# Start of COLLECTED DATA
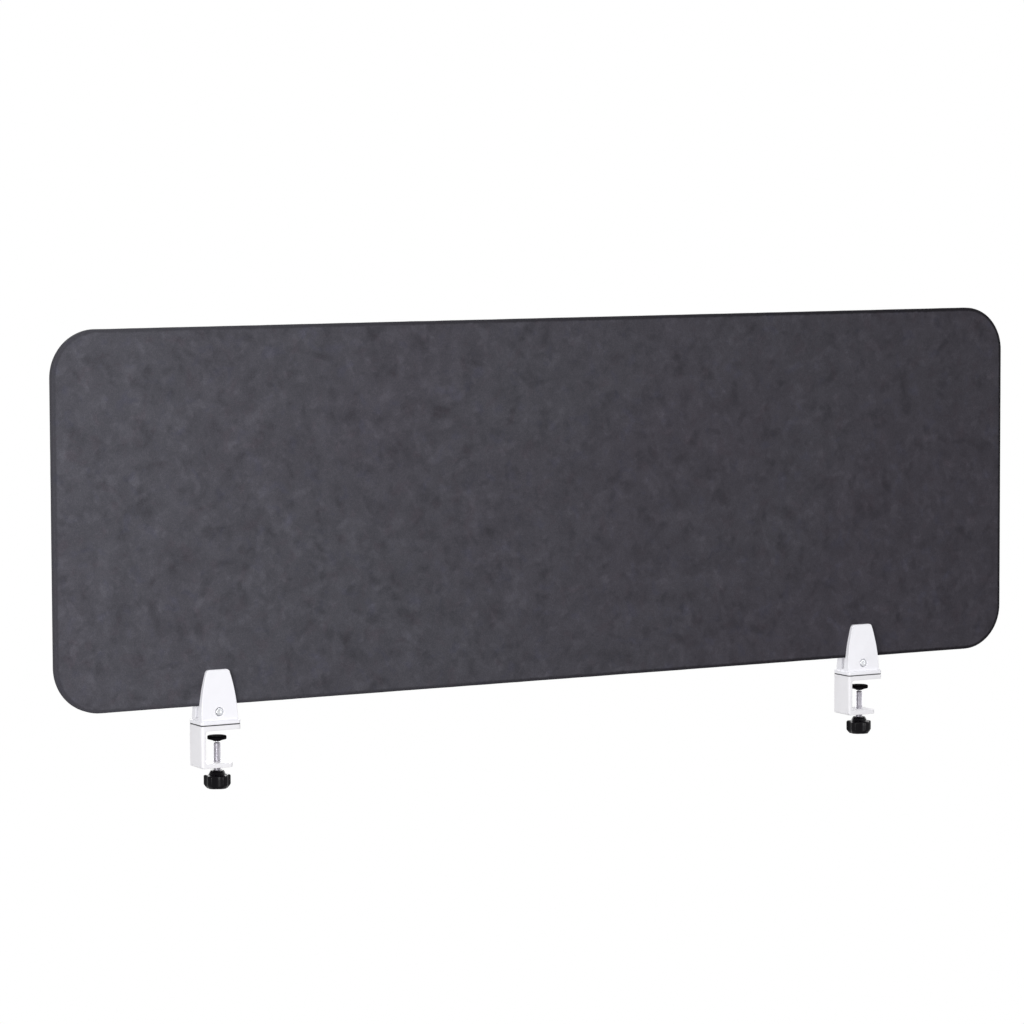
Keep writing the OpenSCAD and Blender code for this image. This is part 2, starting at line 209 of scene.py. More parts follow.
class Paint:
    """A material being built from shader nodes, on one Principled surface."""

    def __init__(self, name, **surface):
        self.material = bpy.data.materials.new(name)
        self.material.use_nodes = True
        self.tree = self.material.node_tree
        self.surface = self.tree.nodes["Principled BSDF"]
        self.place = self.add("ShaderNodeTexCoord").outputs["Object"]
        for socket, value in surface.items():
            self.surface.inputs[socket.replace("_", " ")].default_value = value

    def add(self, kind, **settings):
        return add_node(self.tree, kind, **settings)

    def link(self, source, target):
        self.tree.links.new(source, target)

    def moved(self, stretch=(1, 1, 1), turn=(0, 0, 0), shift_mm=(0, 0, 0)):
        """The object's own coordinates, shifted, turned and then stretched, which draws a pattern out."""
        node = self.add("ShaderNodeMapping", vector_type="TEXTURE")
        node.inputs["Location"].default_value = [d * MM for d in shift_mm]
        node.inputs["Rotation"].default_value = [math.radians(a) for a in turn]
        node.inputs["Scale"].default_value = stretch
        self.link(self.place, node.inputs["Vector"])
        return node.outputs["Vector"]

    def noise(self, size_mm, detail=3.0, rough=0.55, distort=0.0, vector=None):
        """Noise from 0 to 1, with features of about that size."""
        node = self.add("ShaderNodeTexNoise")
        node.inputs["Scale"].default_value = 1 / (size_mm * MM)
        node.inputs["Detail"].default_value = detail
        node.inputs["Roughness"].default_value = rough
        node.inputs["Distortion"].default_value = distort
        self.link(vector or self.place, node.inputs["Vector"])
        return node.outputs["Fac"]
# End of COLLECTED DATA
**JOB:** Write out the full listing exactly as given.

**COMPLETED TASK:**
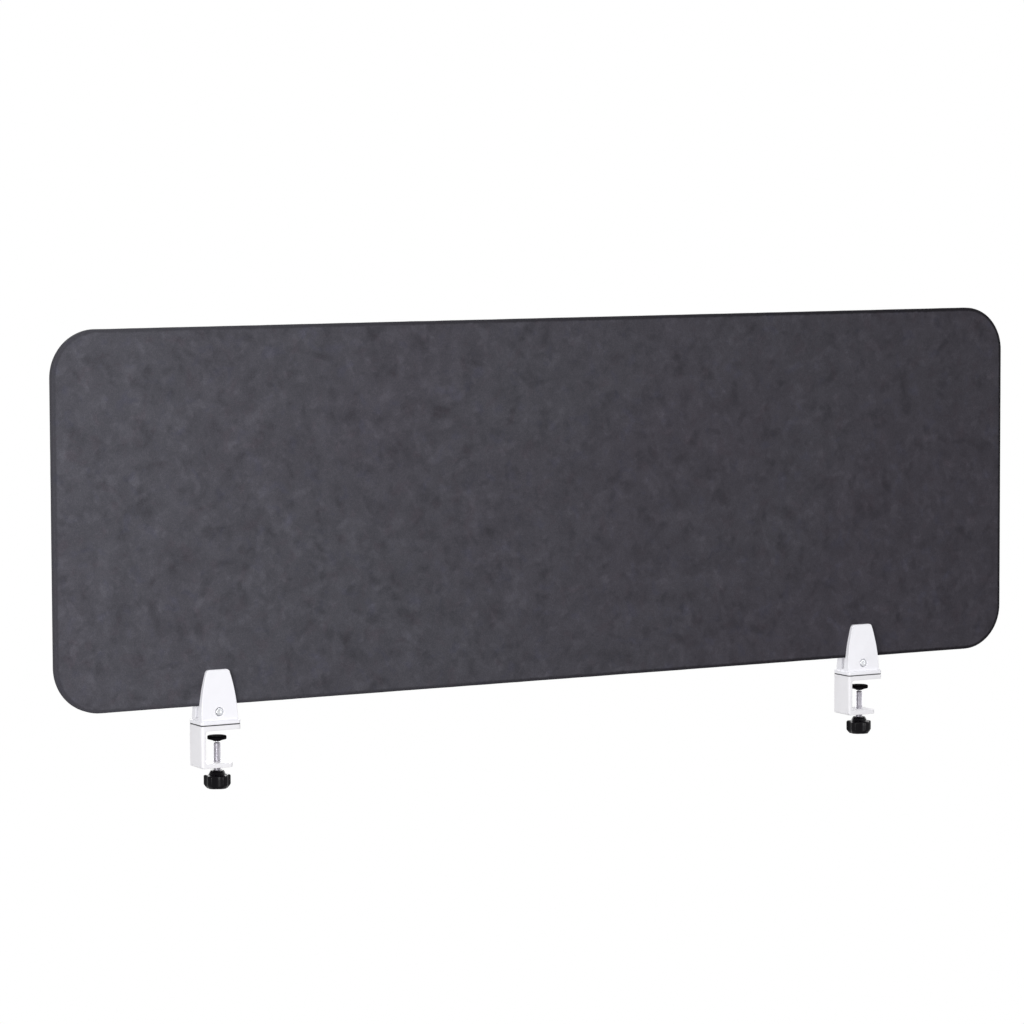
Keep writing the OpenSCAD and Blender code for this image. This is part 2, starting at line 209 of scene.py. More parts follow.
class Paint:
    """A material being built from shader nodes, on one Principled surface."""

    def __init__(self, name, **surface):
        self.material = bpy.data.materials.new(name)
        self.material.use_nodes = True
        self.tree = self.material.node_tree
        self.surface = self.tree.nodes["Principled BSDF"]
        self.place = self.add("ShaderNodeTexCoord").outputs["Object"]
        for socket, value in surface.items():
            self.surface.inputs[socket.replace("_", " ")].default_value = value

    def add(self, kind, **settings):
        return add_node(self.tree, kind, **settings)

    def link(self, source, target):
        self.tree.links.new(source, target)

    def moved(self, stretch=(1, 1, 1), turn=(0, 0, 0), shift_mm=(0, 0, 0)):
        """The object's own coordinates, shifted, turned and then stretched, which draws a pattern out."""
        node = self.add("ShaderNodeMapping", vector_type="TEXTURE")
        node.inputs["Location"].default_value = [d * MM for d in shift_mm]
        node.inputs["Rotation"].default_value = [math.radians(a) for a in turn]
        node.inputs["Scale"].default_value = stretch
        self.link(self.place, node.inputs["Vector"])
        return node.outputs["Vector"]

    def noise(self, size_mm, detail=3.0, rough=0.55, distort=0.0, vector=None):
        """Noise from 0 to 1, with features of about that size."""
        node = self.add("ShaderNodeTexNoise")
        node.inputs["Scale"].default_value = 1 / (size_mm * MM)
        node.inputs["Detail"].default_value = detail
        node.inputs["Roughness"].default_value = rough
        node.inputs["Distortion"].default_value = distort
        self.link(vector or self.place, node.inputs["Vector"])
        return node.outputs["Fac"]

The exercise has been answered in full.